— Given information —
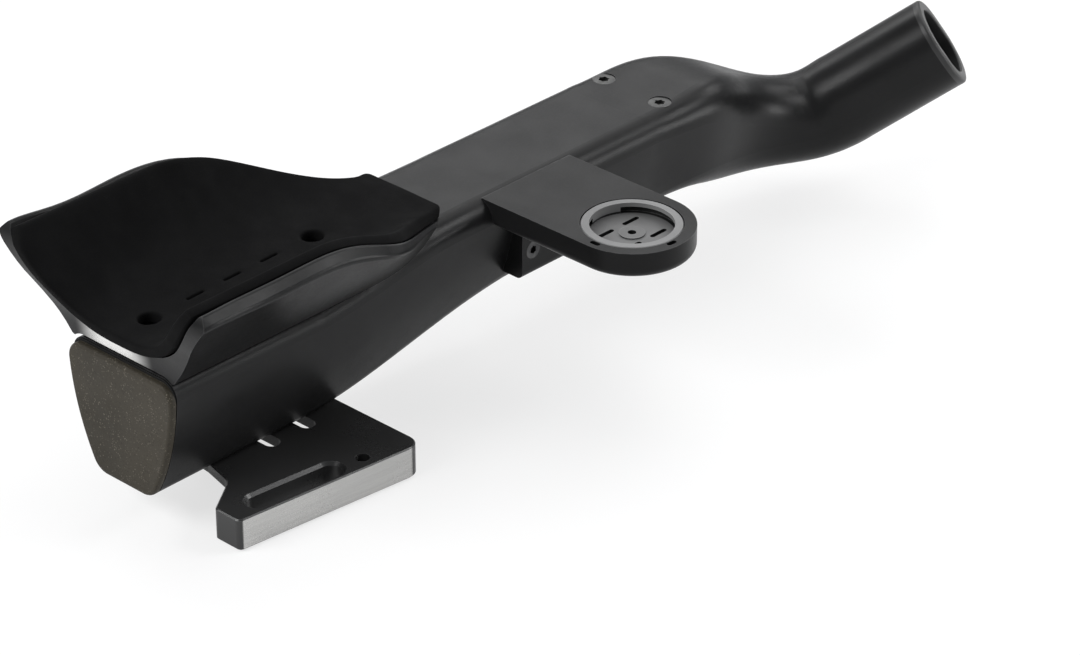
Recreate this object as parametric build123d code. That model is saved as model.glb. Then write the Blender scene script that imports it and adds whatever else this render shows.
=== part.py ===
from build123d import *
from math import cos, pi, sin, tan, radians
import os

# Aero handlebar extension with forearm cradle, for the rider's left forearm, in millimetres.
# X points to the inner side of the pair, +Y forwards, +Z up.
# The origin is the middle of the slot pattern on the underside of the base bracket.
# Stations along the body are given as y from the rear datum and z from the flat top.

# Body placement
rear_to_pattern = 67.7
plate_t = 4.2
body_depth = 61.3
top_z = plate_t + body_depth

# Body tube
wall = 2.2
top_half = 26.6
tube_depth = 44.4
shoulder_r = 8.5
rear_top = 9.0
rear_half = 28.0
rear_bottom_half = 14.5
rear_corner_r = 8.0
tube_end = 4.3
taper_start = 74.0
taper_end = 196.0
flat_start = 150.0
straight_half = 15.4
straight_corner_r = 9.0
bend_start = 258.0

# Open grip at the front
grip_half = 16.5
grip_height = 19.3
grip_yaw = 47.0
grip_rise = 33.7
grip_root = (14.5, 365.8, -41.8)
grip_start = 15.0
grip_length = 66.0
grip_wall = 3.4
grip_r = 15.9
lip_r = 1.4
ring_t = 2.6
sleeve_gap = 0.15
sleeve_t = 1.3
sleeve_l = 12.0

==

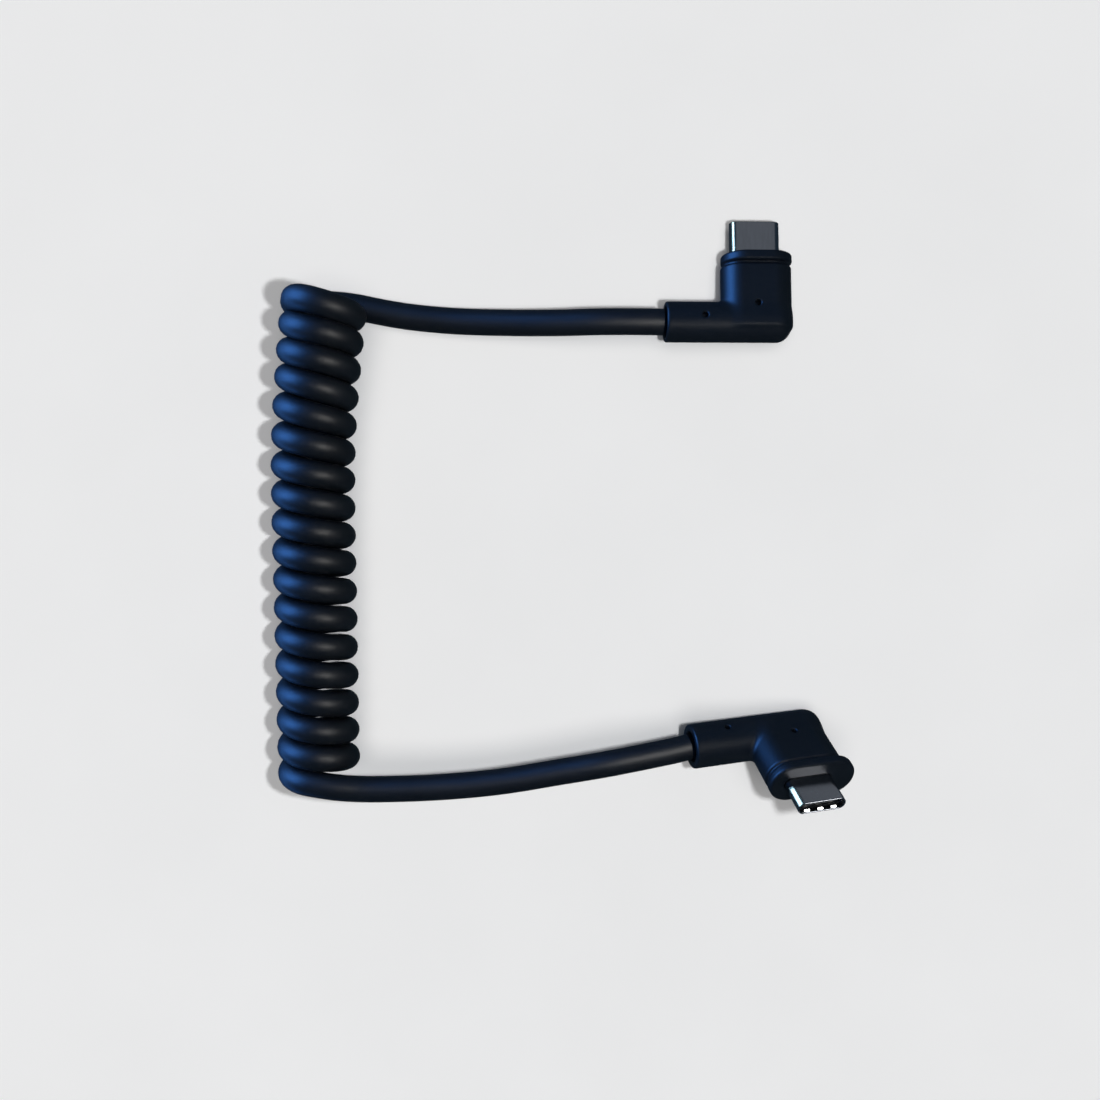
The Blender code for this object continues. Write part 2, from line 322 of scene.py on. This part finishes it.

— What is being asked —
Check every line of the entries above for the word "scene" and report how many lines contain it, giving the number only.

— Result below —
2